[Stored items from a collection]

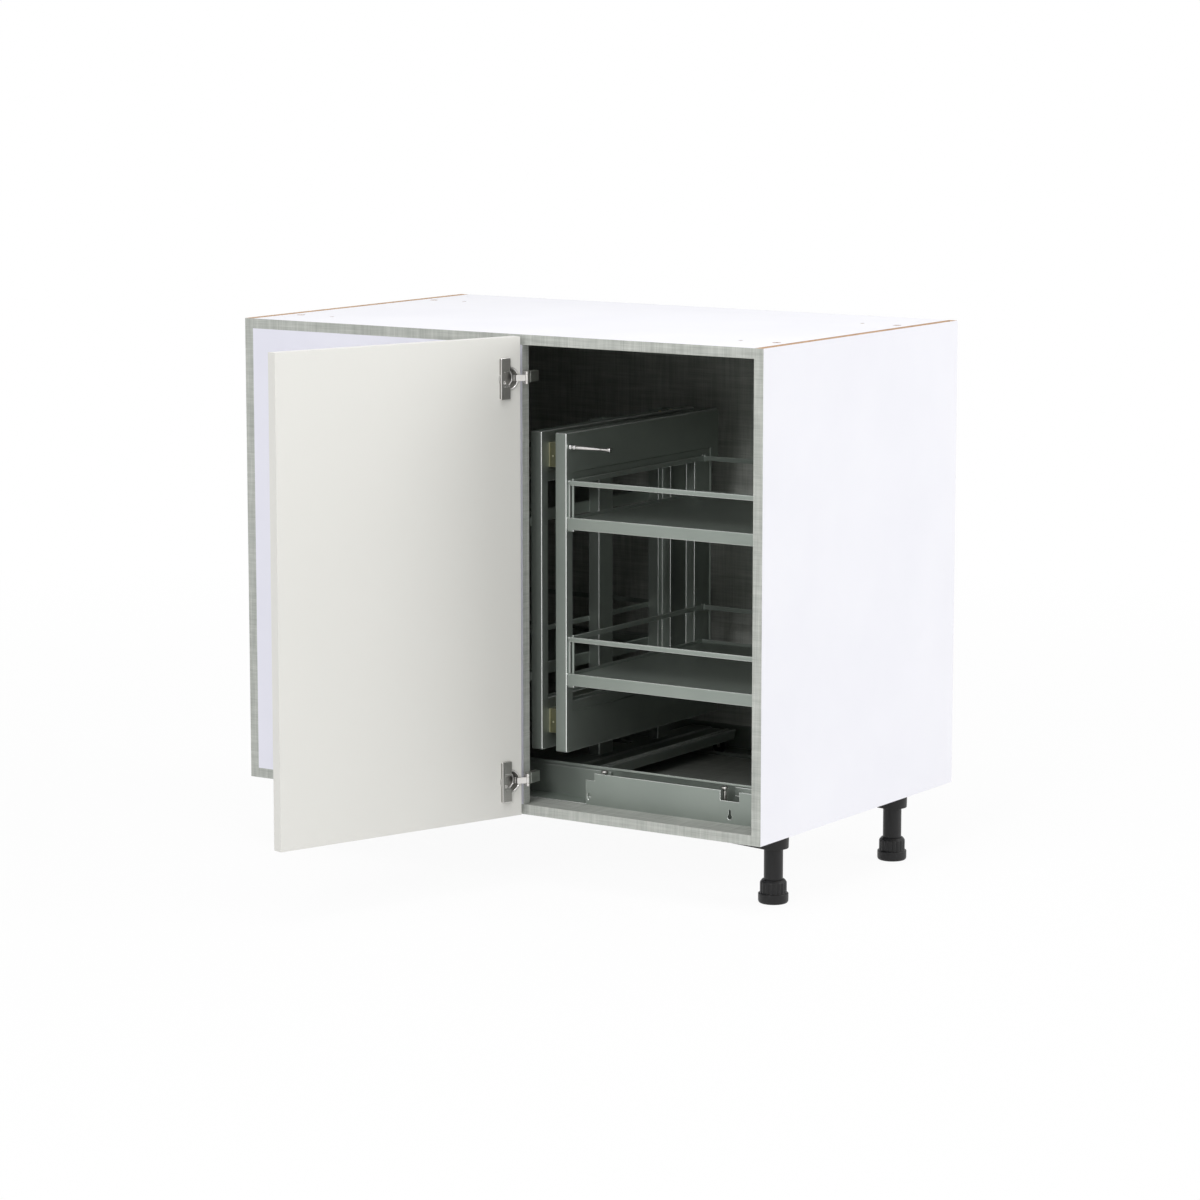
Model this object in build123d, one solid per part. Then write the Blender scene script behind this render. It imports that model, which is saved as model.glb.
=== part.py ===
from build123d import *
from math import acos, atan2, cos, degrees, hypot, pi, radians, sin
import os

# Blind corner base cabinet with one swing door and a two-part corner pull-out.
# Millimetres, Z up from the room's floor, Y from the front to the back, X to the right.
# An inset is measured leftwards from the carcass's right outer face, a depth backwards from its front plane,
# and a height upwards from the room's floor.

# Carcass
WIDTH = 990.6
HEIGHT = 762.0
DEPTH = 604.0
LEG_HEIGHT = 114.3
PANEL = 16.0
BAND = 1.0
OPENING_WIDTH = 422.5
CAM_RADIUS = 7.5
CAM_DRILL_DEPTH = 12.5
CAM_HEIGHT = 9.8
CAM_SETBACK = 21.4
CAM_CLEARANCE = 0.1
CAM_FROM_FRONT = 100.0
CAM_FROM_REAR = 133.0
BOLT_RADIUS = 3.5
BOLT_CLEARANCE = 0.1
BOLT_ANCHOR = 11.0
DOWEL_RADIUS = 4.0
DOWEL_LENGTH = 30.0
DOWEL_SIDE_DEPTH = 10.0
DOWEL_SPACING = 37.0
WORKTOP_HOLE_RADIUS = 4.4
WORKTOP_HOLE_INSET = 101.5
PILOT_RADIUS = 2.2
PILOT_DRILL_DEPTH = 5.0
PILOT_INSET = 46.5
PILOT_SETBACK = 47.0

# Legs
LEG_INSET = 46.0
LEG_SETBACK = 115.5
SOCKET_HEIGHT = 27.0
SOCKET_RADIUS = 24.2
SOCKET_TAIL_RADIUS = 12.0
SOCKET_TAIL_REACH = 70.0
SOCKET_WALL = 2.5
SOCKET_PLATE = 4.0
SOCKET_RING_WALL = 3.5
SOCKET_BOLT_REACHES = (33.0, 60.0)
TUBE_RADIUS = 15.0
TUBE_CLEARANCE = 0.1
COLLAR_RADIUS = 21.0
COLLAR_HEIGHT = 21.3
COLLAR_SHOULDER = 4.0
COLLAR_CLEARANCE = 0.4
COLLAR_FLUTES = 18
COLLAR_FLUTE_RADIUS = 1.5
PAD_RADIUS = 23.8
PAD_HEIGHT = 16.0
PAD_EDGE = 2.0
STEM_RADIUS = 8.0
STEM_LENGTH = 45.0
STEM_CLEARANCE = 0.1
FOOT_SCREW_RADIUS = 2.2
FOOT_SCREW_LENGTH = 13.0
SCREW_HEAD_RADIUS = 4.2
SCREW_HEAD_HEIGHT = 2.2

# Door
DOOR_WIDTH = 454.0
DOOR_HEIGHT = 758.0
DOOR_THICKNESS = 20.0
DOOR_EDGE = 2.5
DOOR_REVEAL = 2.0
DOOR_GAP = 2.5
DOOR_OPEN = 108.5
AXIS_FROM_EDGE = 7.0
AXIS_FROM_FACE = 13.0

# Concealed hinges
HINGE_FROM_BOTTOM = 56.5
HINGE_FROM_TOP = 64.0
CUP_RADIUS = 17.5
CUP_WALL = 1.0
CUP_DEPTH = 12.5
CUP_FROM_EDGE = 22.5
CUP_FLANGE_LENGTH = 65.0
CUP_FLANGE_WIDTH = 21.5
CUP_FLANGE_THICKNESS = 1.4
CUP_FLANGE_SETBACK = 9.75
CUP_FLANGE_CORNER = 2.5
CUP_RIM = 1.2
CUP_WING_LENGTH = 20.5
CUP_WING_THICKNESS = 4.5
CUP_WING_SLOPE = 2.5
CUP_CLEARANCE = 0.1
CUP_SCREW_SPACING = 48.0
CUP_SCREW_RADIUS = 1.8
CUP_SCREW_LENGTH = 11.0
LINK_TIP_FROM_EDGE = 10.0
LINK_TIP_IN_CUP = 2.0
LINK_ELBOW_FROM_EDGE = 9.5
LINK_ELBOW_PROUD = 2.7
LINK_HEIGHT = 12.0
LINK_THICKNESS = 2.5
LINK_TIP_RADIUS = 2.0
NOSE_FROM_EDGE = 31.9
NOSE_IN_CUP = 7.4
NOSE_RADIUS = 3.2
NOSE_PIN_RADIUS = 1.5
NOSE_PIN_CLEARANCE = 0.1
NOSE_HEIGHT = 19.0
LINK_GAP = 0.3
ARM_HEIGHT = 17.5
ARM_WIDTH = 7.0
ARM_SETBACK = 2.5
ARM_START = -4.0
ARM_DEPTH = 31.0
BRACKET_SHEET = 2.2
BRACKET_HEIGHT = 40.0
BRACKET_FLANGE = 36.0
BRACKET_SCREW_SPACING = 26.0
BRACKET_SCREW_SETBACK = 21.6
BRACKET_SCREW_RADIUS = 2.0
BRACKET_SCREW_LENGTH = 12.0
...
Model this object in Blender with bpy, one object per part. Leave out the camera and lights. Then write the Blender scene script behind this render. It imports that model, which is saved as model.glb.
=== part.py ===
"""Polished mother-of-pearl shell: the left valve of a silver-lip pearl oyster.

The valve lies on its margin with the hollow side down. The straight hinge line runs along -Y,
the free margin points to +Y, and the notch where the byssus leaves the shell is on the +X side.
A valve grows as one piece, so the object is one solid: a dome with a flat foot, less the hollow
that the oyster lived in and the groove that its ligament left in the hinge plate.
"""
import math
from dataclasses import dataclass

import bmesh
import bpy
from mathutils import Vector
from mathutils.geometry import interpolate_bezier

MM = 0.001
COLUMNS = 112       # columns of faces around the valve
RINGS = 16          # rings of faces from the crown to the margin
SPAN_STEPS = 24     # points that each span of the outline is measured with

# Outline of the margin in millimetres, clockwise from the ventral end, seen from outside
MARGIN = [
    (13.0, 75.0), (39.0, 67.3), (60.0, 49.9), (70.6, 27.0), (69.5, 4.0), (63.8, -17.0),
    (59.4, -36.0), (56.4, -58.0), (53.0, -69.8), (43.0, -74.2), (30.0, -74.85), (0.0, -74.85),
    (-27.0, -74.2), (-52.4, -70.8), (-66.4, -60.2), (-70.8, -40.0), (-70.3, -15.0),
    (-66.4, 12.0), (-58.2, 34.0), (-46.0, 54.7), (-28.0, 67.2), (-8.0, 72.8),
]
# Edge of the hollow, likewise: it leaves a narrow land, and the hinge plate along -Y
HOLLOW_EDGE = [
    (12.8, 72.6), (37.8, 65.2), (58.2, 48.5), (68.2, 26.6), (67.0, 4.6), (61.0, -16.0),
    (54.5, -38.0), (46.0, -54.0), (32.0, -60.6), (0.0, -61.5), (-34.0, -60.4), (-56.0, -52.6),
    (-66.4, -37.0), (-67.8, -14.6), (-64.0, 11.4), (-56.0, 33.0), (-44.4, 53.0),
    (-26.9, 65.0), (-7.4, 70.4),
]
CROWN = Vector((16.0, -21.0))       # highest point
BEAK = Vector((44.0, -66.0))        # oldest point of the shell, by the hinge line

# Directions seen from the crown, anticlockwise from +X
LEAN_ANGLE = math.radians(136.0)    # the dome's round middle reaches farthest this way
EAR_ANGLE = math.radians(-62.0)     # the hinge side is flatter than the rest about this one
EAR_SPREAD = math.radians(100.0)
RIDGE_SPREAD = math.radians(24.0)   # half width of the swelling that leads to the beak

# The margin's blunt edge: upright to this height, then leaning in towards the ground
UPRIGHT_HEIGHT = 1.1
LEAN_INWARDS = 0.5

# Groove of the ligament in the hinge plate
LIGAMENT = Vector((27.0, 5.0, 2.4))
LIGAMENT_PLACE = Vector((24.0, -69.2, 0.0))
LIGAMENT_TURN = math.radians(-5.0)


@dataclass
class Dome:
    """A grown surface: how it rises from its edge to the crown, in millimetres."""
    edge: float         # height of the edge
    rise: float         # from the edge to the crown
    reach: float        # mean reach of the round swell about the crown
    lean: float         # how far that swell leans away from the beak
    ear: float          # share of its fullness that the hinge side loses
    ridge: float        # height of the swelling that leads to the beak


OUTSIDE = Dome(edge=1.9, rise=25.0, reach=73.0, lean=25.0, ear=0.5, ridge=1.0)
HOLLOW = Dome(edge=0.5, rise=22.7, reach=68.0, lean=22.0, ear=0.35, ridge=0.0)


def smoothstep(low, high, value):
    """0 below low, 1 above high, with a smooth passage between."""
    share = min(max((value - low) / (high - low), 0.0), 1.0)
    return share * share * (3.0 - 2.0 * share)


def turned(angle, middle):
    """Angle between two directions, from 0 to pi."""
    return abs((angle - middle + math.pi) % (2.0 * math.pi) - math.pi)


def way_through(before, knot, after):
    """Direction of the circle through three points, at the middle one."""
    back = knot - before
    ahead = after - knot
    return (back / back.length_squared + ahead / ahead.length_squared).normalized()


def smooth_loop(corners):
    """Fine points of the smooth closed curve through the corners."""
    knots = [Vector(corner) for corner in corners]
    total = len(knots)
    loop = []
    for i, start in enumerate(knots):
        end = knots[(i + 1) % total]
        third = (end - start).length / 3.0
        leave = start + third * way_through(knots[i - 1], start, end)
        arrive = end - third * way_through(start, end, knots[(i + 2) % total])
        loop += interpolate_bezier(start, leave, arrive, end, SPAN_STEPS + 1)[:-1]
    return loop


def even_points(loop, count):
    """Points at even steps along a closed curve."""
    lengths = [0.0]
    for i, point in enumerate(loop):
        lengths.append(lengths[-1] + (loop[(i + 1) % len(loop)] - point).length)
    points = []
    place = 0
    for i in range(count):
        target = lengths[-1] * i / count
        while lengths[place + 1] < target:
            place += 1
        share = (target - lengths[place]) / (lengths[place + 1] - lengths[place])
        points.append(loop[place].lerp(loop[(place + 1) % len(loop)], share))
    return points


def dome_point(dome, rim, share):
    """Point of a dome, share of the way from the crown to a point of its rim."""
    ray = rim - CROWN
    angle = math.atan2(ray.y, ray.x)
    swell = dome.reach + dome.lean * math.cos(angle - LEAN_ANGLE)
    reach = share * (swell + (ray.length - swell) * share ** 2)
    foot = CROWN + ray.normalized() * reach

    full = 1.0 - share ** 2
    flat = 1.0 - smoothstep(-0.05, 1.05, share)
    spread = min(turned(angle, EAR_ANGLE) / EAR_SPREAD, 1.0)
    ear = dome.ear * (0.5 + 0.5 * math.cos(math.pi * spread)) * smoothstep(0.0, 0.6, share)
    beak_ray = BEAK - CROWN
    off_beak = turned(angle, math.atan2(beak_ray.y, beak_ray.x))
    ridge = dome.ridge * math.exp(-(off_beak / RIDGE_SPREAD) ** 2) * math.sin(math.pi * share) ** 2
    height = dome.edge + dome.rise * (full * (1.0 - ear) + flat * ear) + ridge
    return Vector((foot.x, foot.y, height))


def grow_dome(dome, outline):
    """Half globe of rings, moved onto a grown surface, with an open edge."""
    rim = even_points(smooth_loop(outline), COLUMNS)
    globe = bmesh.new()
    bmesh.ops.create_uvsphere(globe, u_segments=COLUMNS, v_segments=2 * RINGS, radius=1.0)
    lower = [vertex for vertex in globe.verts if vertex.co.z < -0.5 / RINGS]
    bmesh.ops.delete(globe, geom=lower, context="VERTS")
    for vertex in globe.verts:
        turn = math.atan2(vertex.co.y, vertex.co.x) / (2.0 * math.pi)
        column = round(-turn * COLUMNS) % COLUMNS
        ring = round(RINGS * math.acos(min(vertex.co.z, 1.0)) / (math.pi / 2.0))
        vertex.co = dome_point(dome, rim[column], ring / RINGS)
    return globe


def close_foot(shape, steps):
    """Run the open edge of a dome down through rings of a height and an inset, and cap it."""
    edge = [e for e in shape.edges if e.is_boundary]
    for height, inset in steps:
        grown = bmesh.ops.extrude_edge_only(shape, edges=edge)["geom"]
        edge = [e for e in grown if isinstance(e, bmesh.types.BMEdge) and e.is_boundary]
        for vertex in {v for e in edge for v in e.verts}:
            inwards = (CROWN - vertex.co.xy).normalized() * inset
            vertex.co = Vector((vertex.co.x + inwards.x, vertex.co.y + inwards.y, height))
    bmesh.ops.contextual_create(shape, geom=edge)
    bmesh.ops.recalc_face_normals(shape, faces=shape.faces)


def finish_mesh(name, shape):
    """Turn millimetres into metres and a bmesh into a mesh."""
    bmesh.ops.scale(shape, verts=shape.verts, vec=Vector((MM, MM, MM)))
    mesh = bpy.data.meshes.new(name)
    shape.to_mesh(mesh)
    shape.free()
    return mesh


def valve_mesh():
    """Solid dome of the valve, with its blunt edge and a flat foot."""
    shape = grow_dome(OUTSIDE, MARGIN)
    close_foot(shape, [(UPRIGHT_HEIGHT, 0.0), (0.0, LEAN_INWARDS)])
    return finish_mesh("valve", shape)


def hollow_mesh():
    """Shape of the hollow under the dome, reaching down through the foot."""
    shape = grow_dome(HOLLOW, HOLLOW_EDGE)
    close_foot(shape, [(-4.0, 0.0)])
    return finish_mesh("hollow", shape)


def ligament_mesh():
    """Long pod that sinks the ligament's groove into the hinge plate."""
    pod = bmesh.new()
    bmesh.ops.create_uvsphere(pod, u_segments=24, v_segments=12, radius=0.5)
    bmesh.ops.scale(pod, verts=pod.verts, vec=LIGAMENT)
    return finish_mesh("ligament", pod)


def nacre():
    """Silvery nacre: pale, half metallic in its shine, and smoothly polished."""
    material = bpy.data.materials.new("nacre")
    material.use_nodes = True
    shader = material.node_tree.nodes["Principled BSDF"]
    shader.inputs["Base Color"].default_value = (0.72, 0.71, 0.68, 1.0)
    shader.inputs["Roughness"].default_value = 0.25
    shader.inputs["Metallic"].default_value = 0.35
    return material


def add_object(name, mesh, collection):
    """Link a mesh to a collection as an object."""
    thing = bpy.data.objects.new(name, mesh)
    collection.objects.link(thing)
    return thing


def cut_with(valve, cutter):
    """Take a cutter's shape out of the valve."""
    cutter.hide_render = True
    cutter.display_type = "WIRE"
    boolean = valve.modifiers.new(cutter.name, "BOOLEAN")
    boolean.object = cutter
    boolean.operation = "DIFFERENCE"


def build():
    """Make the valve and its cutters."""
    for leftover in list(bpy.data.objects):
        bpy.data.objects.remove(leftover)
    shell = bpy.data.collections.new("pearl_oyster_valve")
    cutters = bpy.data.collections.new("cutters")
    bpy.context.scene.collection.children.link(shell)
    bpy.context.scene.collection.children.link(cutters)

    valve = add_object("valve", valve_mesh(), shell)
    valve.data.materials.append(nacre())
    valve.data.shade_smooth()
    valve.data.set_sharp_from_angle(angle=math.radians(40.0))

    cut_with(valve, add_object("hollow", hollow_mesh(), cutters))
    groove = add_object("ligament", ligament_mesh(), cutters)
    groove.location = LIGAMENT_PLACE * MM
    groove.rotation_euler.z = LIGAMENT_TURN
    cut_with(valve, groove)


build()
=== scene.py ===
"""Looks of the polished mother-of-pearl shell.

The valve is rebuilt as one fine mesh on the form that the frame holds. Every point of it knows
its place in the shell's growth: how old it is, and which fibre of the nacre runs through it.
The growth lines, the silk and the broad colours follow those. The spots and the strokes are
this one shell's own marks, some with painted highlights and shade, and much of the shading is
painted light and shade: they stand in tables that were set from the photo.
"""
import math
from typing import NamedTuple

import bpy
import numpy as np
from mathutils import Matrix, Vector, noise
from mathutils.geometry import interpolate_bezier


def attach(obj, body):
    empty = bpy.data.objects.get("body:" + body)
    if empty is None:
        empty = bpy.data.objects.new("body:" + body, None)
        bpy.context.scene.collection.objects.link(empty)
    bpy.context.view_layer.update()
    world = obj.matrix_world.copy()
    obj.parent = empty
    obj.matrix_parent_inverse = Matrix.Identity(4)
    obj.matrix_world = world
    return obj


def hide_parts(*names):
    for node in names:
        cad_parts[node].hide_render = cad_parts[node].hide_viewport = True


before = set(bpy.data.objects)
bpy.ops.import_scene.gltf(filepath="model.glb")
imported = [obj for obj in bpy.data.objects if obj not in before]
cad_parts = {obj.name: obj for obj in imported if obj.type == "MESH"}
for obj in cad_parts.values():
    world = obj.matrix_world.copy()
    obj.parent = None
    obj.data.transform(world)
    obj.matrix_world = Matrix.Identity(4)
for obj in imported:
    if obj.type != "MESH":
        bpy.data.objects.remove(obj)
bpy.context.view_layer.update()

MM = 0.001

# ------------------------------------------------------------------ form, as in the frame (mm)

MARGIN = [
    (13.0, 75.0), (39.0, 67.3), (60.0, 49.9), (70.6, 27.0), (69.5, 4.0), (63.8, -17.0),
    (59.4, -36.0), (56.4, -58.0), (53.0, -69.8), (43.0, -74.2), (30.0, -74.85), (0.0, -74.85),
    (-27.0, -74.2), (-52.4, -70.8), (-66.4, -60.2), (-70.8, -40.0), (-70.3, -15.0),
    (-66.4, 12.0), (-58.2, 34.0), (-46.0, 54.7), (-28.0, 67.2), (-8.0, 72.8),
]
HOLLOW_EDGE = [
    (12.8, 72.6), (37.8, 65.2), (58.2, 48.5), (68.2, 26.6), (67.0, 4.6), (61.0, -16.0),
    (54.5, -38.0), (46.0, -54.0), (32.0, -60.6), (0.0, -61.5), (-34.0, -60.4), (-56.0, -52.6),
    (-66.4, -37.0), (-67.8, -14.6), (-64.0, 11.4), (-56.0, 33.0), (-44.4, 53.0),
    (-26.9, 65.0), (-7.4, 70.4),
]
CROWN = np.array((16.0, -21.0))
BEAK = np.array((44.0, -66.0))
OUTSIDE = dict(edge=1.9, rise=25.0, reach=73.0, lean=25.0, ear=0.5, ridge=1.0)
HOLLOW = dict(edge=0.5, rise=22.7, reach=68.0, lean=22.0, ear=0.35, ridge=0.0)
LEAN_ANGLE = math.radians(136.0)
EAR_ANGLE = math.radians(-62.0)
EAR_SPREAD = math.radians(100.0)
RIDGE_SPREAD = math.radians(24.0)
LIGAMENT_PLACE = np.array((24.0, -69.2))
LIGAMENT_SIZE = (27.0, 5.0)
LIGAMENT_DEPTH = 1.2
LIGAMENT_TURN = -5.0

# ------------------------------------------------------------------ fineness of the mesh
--
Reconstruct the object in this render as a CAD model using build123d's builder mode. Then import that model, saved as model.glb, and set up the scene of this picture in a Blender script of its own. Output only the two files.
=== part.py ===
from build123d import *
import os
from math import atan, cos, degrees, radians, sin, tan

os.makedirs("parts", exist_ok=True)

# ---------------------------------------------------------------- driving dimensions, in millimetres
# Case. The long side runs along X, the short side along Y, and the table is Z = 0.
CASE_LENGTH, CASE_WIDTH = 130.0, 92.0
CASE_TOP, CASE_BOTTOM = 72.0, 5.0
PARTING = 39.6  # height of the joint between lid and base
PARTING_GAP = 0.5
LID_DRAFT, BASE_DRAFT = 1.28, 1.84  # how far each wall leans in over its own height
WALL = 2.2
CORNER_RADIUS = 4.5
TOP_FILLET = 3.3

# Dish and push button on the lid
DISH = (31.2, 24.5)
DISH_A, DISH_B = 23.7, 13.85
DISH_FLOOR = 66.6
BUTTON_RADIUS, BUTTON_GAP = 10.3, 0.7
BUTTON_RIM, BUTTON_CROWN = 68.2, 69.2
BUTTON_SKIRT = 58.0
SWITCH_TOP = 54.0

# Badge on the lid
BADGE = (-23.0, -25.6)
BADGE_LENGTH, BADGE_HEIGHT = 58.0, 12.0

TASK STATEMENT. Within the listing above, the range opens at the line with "valve.data.shade_smooth()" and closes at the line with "obj.parent = empty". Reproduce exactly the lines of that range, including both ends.

RESULT OF THE TASK.
    valve.data.shade_smooth()
    valve.data.set_sharp_from_angle(angle=math.radians(40.0))

    cut_with(valve, add_object("hollow", hollow_mesh(), cutters))
    groove = add_object("ligament", ligament_mesh(), cutters)
    groove.location = LIGAMENT_PLACE * MM
    groove.rotation_euler.z = LIGAMENT_TURN
    cut_with(valve, groove)


build()
=== scene.py ===
"""Looks of the polished mother-of-pearl shell.

The valve is rebuilt as one fine mesh on the form that the frame holds. Every point of it knows
its place in the shell's growth: how old it is, and which fibre of the nacre runs through it.
The growth lines, the silk and the broad colours follow those. The spots and the strokes are
this one shell's own marks, some with painted highlights and shade, and much of the shading is
painted light and shade: they stand in tables that were set from the photo.
"""
import math
from typing import NamedTuple

import bpy
import numpy as np
from mathutils import Matrix, Vector, noise
from mathutils.geometry import interpolate_bezier


def attach(obj, body):
    empty = bpy.data.objects.get("body:" + body)
    if empty is None:
        empty = bpy.data.objects.new("body:" + body, None)
        bpy.context.scene.collection.objects.link(empty)
    bpy.context.view_layer.update()
    world = obj.matrix_world.copy()
    obj.parent = empty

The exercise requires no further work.